Остановившись на некоторых интерпретациях персонажа исполнителем, обратимся к тому, как он определяет суть этого неуловимо-изменчивого героя, которого ему пришлось воплощать в столь разных постановках с разными режиссерскими стратегиями. «На какое животное похож Дон Джованни? На комара?… Его часто сравнивают с тигром, и этот вовсе не глупость. Существуют изображения тигров, сделанные во времена Моцарта, где вы находите черты, сходные с теми, которыми обладает Дон Джованни. Он – типичное «дитя» Просвещения, времени, когда обсуждение вопросов ответственности и морали было совершенно новым. Как вы не можете осуждать животное за то, что оно животное, так и Дон Джованни – он то, что он есть, и он об этом говорит. Поэтому я считаю, что животное напряжение в его характере совершенно оправданно, но нельзя это преувеличивать, поскольку в нем много всего другого… его нельзя воспринимать в черно-белых тонах, и в этом он ближе к жизни: театр здесь становится подлинным отражением жизни». (S. Keenlyside. Don Giovanni – a Mosquito [электронный ресурс] URL: http://www.simonkeenlyside.infb/index.php/ interviews-artides/2006-interviews-artides/2006-05-16-tages-anzeiger-don-giovanni-a-mosquito/)

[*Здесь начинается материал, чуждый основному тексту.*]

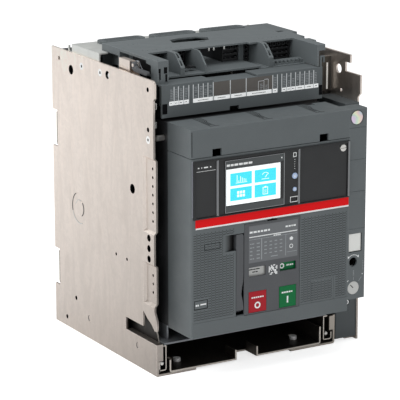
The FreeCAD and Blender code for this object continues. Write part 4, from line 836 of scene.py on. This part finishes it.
def column_marks():
    """Seal disc, crank arrows and the position dial's scale."""
    face = front_of("side_column")
    y = proud(face)
    seal, rim, marks, fine, slot = shapes(5)
    seal.disc(98.3, 287.5, (face - 0.5, face + 0.05), 8.0, 0.35)
    rim.ring(98.3, 287.5, (face - 0.35, face + 0.05), 8.7, 8.0, steps=48)
    marks.ring(96.2, 115.0, y, 9.1, 8.5, 48, 132, 18)
    marks.outline([(103.6, 119.6), (103.9, 123.0), (101.4, 121.4)], y)
    marks.outline([(88.8, 119.6), (91.0, 121.4), (88.5, 123.0)], y)
    fine.block((96.6, 97.1), y, (93.4, 97.0))
    for k in range(4):
        fine.block((96.0, 97.6), y, (98.8 + 1.7 * k, 99.6 + 1.7 * k))
    marks.outline([(87.9, 92.3), (88.4, 91.8), (90.0, 93.4), (89.5, 93.9)][::-1], y)
    fine.outline([(104.0, 91.3), (104.4, 90.9), (108.4, 95.5), (108.0, 95.9)], y)
    marks.block((108.6, 109.8), y, (98.4, 99.6))
    for k in range(6):
        fine.block((109.3, 110.0), y, (104.2 + 2.0 * k, 105.2 + 2.0 * k))
    fine.piece("column_fine_marks", "breaker", "pale_ink", PALE)
    shade, gap = Shape(), 0.9
    low, high = box_mm("position_release_button")
    below = low.z - gap
    shade.blocks((((high.x, high.x + gap), (below, high.z)), ((low.x, high.x), (below, low.z))), y)
    shade.piece("release_button_shadow_joint", "breaker", "black_ink", DARK)
    seal.piece("seal_disc", "breaker", "seal_pearl", PALE)
    rim.piece("seal_disc_rim", "breaker", "black_thermoset", DARK)
    marks.piece("column_marks", "breaker", "white_ink", PALE)
    dial = front_of("position_dial")
    slot.outline([(92.6, 87.1), (96.6, 83.1), (97.3, 83.8), (93.3, 87.8)], (dial - 0.06, dial + 0.1))
    slot.piece("dial_pointer_fill", "position_dial", "black_ink", DARK)


column_marks()


# -------- terminal box and latch

def plug_details():
    """Sockets and pins on the front of the plug blocks, wire entries and clips under the roof's edge."""
    shape, bright, clips = shapes(3)
    plugs = [(-107, -85, 84, 341), (-76, -52.5, 84, 341), (-2, 20, 84, 341), (27.5, 34.5, 84, 339),
             (43, 83.5, 72, 339)]
    for low, high, face, floor in plugs:
        count = max(1, int((high - low - 2) / 6.2))
        pitch = (high - low - 2) / count
        for k in range(count):
            x = low + 1 + pitch * (k + 0.5)
            shape.ring(x, 357.6, (face - 3.5, face + 0.1), 2.4, 1.6, steps=16)
            for row in range(3):
                z = floor + 2.5 + 5.2 * row
                bright.block((x - 0.7, x + 0.7), (face - 0.5, face + 0.2), (z, z + 0.8), 0.1)
    for x in (-67.0, -60.0, -57.6):
        shape.ring(x, 343.2, (54.0, 62.0), 2.6, 1.9, 0, 180, 12)
    for x in (-28.5, -22.0, -8.0):
        clips.block((x, x + 1.6), (70.2, 71.1), (357.6, 361.2), 0.2)
    shape.piece("plug_sockets", "cradle", "black_thermoset", "black_thermoset")
    bright.piece("plug_pins", "cradle", "shutter_plastic", "bright_steel")
    clips.piece("roof_edge_clips", "cradle", "light_grey_plastic", PALE)


def screw_socket_painted_shade():
    """Black squares at the bottoms of the square drives in the left plate's screws, painted as the shade
    inside them.
    """
    sockets = Shape(True)
    for y, z in ((176.9, 332.8), (130.7, 333.1), (17.4, 275.7)):
        sockets.block((y - 1.5, y + 1.5), (PLATE_FACE + 0.2, PLATE_FACE + 0.88), (z - 1.5, z + 1.5))
    sockets.piece("screw_socket_painted_shade", "cradle", "black_ink", "bright_steel")


def painted_hole_shade():
    """Black rings on the walls of the left plate's holes, painted as the shade inside them, and the end of
    the pin in one of them.
    """
    hole_shade_rings, pin = Shape(True), Shape(True)
    holes = [(y, z, 5.75, 0) for y, z in ((204, 324), (54.7, 211))] + [(112.6, 333.6, 4.75, 0)]
    holes += [(y, z, 2.75, 0) for y, z in ((17.4, 333.2), (17.2, 287.4), (199.4, 42.4), (224.3, 12))]
    holes += [(y, z, 2, 0) for y, z in ((95.8, 123.5), (69.5, 123.5))]
    holes += [(12.5, 243 - 10.2 * step, 1.75, 3) for step in range(7)]
    holes += [(17, 161.4 - 12.3 * step, 4.1, 0) for step in range(3)]
    holes += [(13, 117.9 - 10.1 * step, 1.75, 3) for step in range(3)]
    # Painted shade inside each hole.
    for y, z, radius, recess in holes:
        depth = (PLATE_FACE + recess + 0.15, PLATE_FACE + recess + 2.45)
        hole_shade_rings.ring(y, z, depth, radius - 0.01, radius - 0.12, steps=24)
    pin.disc(111.6, 332.6, (PLATE_FACE + 1.6, PLATE_FACE + 2.4), 3.2, 0.3, 24)
    hole_shade_rings.piece("plate_hole_painted_shade", "cradle", "black_ink", "black_steel")
    pin.piece("plate_pin_end", "cradle", "screw_zinc", "bright_steel")


def rear_tabs():
    """Bright bent tabs in the left plate's rear notches, which glow as painted light, with a black strip
    beside them painted as the shadow at each notch's edge.
    """
    tabs, shadow_strips = shapes(2)
    for z in ((50.6, 91.4), (225.6, 265.4)):
        # Painted shadow along the notch's edge.
        shadow_strips.block((PLATE_FACE + 0.3, PLATE_FACE + 2.3), (242.1, 243.9), z)
        tabs.block((PLATE_FACE + 1.6, PLATE_FACE + 2.4), (244.0, 253.4), z, 0.2)
    tabs.piece("rear_notch_tabs", "cradle", "warm_tab", "zinc_sheet", 0.2)
    shadow_strips.piece("rear_notch_painted_shadow", "cradle", "black_ink", "black_steel")


def roof_shadow_lines():
    """Painted shadow where the terminal box's roof meets the vent covers behind it, and a row of black
    strips painted as the shade inside small openings in the roof.
    """
    top = box_mm("terminal_box")[1].z
    slots = Shape()
    # Painted shadow along the roof's rear edge.
    slots.strip([(-71.8, 143.6), (-30.9, 139.4)], 2.4, top - 0.04, 0.03)
    slots.strip([(-1.7, 142.4), (38.9, 138.2)], 2.4, top - 0.04, 0.03)
    # Black strips painted as the shade inside small openings.
    for k in range(8):
        slots.strip([(-104.0 + 7.6 * k, 92.6), (-102.6 + 7.6 * k, 92.4)], 1.0, top - 0.04, 0.03)
    slots.piece("roof_joint_shadow", "cradle", "black_ink", DARK)


def right_end_sheet():
    """Zinc sheet over the label panel's right end, darkened as painted shade, with a narrow bright edge
    strip in front of it that glows as painted light.
    """
    sheet, strip = shapes(2)
    sheet.block((94.5, 136.0), (61.8, 68.2), (295.8, 337.2))
    strip.block((129.7, 131.8), (61.3, 61.8), (297.5, 329.5))
    sheet.piece("panel_end_sheet", "cradle", "zinc_inside", "zinc_sheet")
    strip.piece("right_edge_strip", "cradle", "warm_tab", "zinc_sheet", 0.2)


def gap_shade_patches():
    """Black patches painted as the shade in gaps at the terminal box's front left corner and in the label
    panel's slots, and a black inner wall painted as shade.
    """
    gaps = Shape()
    panel = front_of("label_panel")
    corner = 21.3
    gaps.blocks((((-115.8, -111.6), (348.4, 355.6)), ((-114.0, -111.6), (339.2, 347.6)),
                 ((-122.6, -120.0), (349.5, 354.5))), (corner - 0.15, corner + 0.05))
    gaps.block((-135.8, -122.6), (19.85, 20.05), (312.2, 336.8))
    for x in ((-123.4, -117.0), (86.4, 90.8)):
        gaps.block(x, proud(panel), (304.0, 315.6))
    gaps.piece("terminal_corner_painted_shade", "cradle", "black_ink", DARK)
    # Painted shade on the terminal box's inner wall.
    wall = Shape(True)
    wall.block((26.0, 100.0), (-112.2, -111.8), (341.0, 360.0))
    wall.piece("terminal_box_inner_shade", "cradle", "black_thermoset", "black_thermoset")


def emboss_lines():
    """Lit and shaded rims of the left plate's ring emboss and dimples."""
    depth = (PLATE_FACE + 0.02, PLATE_FACE + 0.35)
    lit, shaded = Shape(True), Shape(True)
    lit.ring(187, 158, depth, 19.4, 18.4, -110, -20, 28)
    shaded.ring(187, 158, depth, 19.3, 18.6, -20, 60, 28)
    lit.ring(187, 158, depth, 10.5, 9.7, 20, 110, 20)
    shaded.ring(187, 158, depth, 10.5, 9.8, 130, 240, 20)
    for y, z in ((165, 25.6), (45, 25.6)):
        shaded.ring(y, z, depth, 4.0, 3.4, -70, 70, 14)
    lit.piece("plate_emboss_lit_rim", "cradle", "light_grey_plastic", "zinc_sheet")
    shaded.piece("plate_emboss_shaded_rim", "cradle", "margin_grey", "zinc_sheet")


def small_rims():
    """A white ring painted as the highlight on the rim of the screw low on the racking housing, a black disc
    painted as the shade in its recess, and the dark rim of the trip reset window.
    """
    face = front_of("racking_housing")
    rim, core, frame_lines = shapes(3)
    # Painted highlight on the screw's rim, over painted shade in its recess.
    rim.ring(122.6, 48.4, proud(face, 0.5), 2.9, 1.6, steps=24)
    core.disc(122.6, 48.4, proud(face), 4.2)
    frame_lines.frame((-118.9, -101.1), (90.1, 100.9), (COVER - 0.07, COVER + 0.05), 0.6)
    rim.piece("housing_screw_painted_glint", "cradle", "white_ink", "bright_steel")
    core.piece("housing_screw_painted_shade", "cradle", "black_ink", "black_thermoset")
    frame_lines.piece("trip_reset_rim", "breaker", "black_ink", "grey_plastic")


def latch_spring():
    """Black wire spring wound round the latch pin, one leg on the lever and one on the bracket."""
    right = box_mm("latch_lever")[1].x
    axis_y, axis_z = 62.0, 353.0
    radius = 4.7
    curve = bpy.data.curves.new("latch_spring", "CURVE")
    curve.dimensions = "3D"
    curve.bevel_depth = 0.45 * MM
    curve.bevel_resolution = 3
    spline = curve.splines.new("NURBS")
    route = [(right + 0.4, 71.0, 347.0), (right + 0.5, 66.8, 350.6)]
    turns, steps = 2.5, 10
    for k in range(int(turns * steps) + 1):
        angle = math.radians(-20 + 360 * k / steps)
        route.append((right + 0.6 + 1.1 * k / steps, axis_y + radius * math.cos(angle),
                      axis_z + radius * math.sin(angle)))
    route += [(right + 3.4, 55.0, 350.5), (right + 3.2, 50.0, 348.0)]
    spline.points.add(len(route) - 1)
    for place, target in zip(spline.points, route):
        place.co = (*point(*target), 1.0)
    spline.order_u = 3
    spline.use_endpoint_u = True
    item = show("latch_spring_curve", curve)
    mesh = bpy.data.meshes.new_from_object(item)
    bpy.data.objects.remove(item)
    mesh.name = "latch_spring"
    mesh.materials.append(looks["black_steel"])
    spring = show("latch_spring", mesh)
    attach(spring, "cradle")


def edge_clips():
    """Two bent clips that show inboard of the left plate's front edge."""
    clips = Shape()
    for z, inner in ((311.5, -133.2), (290.0, -134.6)):
        clips.block((inner, -132.2), (9.0, 11.0), (z, z + 7.0))
        clips.block((-136.0, inner), (9.0, 10.0), (z + 6.2, z + 7.0))
        clips.block((-136.0, inner), (9.0, 10.0), (z, z + 0.8))
    clips.piece("plate_edge_clips", "cradle", "bright_steel", "bright_steel", 0.2)


plug_details()
latch_spring()
edge_clips()
screw_socket_painted_shade()
painted_hole_shade()
rear_tabs()
roof_shadow_lines()
right_end_sheet()
gap_shade_patches()
emboss_lines()
small_rims()


# -------- floor, light and camera

# Place, aim, side length and power of each softbox, in metres and watts.
LIGHTS = {
    "softbox_left": ((-1.9, -0.5, 1.5), (0, 0, 0.2), 1.6, 20),
    "softbox_top": ((-0.2, -0.2, 2.2), (0, 0, 0.25), 1.6, 21),
    "softbox_front": ((0.5, -2.4, 1.1), (0, 0, 0.2), 1.4, 7),
    "softbox_back": ((-0.7, 2.0, 1.5), (0, 0, 0.3), 1.4, 10),
}


def stage():
    """A pale floor and soft studio light."""
    mesh, reach = bpy.data.meshes.new("floor"), 6.0
    mesh.from_pydata([(-reach, -reach, 0), (reach, -reach, 0), (reach, reach, 0), (-reach, reach, 0)],
                     [], [(0, 1, 2, 3)])
    floor = show("floor", mesh)
    floor.location.z = cad_low.z - 0.0002
    n = Nodes("floor_paint")
    tone = n.varied(n.noise(n.coords, 3.0), (1.0, 1.0, 1.0, 1.0), 0.93, 0.96)
    n.link(tone, n.shader.inputs["Base Color"])
    n.shader.inputs["Roughness"].default_value = 0.9
    n.link(tone, n.shader.inputs["Emission Color"])
    seen = n.add("ShaderNodeLightPath").outputs["Is Camera Ray"]
    n.link(n.remap(seen, 0.0, 1.0, 0.2, 0.75), n.shader.inputs["Emission Strength"])
    mesh.materials.append(n.material)
    world = bpy.data.worlds.new("studio")
    world.use_nodes = True
    tree = world.node_tree
    light, white = tree.nodes["Background"], tree.nodes.new("ShaderNodeBackground")
    for node, colour, strength in ((light, (0.97, 0.985, 1.0, 1), 0.28), (white, (1, 1, 1, 1), 1.15)):
        node.inputs["Color"].default_value = colour
        node.inputs["Strength"].default_value = strength
    path = tree.nodes.new("ShaderNodeLightPath")
    blend = tree.nodes.new("ShaderNodeMixShader")
    for slot, source in enumerate((path.outputs["Is Camera Ray"], light.outputs[0], white.outputs[0])):
        tree.links.new(source, blend.inputs[slot])
    tree.links.new(blend.outputs[0], tree.nodes["World Output"].inputs["Surface"])
    bpy.context.scene.world = world
    for name, (place, aim, size, power) in LIGHTS.items():
        data = bpy.data.lights.new(name, "AREA")
        data.size = size
        data.energy = power
        lamp = show(name, data)
        lamp.location = place
        lamp.rotation_euler = (Vector(aim) - Vector(place)).to_track_quat("-Z", "Y").to_euler()
    bpy.context.scene.view_settings.view_transform = "Standard"


CAMERA_PLACE = (-1.33157, -2.24154, 0.84629)
CAMERA_LENS = 201.75
CAMERA_TURN = (-30.47, 14.64, -0.07)


def camera():
    """The view from 30.5 degrees left of the front and 14.6 degrees above."""
    azimuth, elevation, roll = (math.radians(angle) for angle in CAMERA_TURN)
    back = Vector((math.sin(azimuth) * math.cos(elevation), -math.cos(azimuth) * math.cos(elevation),
                   math.sin(elevation)))
    right = Vector((math.cos(azimuth), math.sin(azimuth), 0))
    up = back.cross(right)
    rolled_right = right * math.cos(roll) + up * math.sin(roll)
    rolled_up = up * math.cos(roll) - right * math.sin(roll)
    data = bpy.data.cameras.new("camera")
    data.lens = CAMERA_LENS
    item = show("camera", data)
    turn = Matrix((rolled_right, rolled_up, back)).transposed()
    item.matrix_world = Matrix.Translation(CAMERA_PLACE) @ turn.to_4x4()
    bpy.context.scene.camera = item


stage()
camera()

Рассмотрев ряд интерпретаций столь излюбленного культурой персонажа как Дон Жуан одним исполнителем, вернемся к вопросу о возможности исполнительского творчества в этом процессе, во многом детерминированном рядом не зависящих от него факторов, и насколько личность исполнителя может найти возможность к самовыражению в бесконечных повторах одного и того же музыкально-драматического текста. Проблемность и конфликт заложены в самой природе отношений тех людей, которые принимают участие в создании спектакля. «Личность театрального творца, – пишет Т. Злотникова, – …изначально более конфликтна, чем личность художника в любом другом виде искусства, ибо коллективный характер творчества изначально ориентирует на конформность общих решений». (Злотникова Т. С. Эстетические парадоксы актерского творчества: Россия, XX век. – [Текст]/ Злотникова Т. С. – Ярославль: ФБГОУ ВПО «Ярославский государственный педагогический университет», 2013. С. 42) Это качество творчества, усиленное на музыкальной сцене столкновением (или сочетанием) многочисленных интересов может быть преодолено, на наш взгляд, в том случае, если все его соучастники разделяют уважение к тому произведению, которое они своими средствами заставляют жить на сцене, вызывать эмоции и размышления. становиться частью культурной практики эпохи. «Великие оперы, – размышляет С. Кинлисайд по этому поводу, – являются радикальными произведениями, размышлениями о человеческой природе. Все меняется, кроме этого. Мы остаемся сами собой… а человеческая жизнь недостаточно продолжительна, чтобы узнать все, что заложено в романсе, песне и опере». (Simon Keenlyside, labrador del canto y de la vida [электронный ресурс] URL: http://www. simonkeenlyside.info/index.php/interviews-articles/2014-interviews-articles/2014-02-28-miami-clasica-interview/)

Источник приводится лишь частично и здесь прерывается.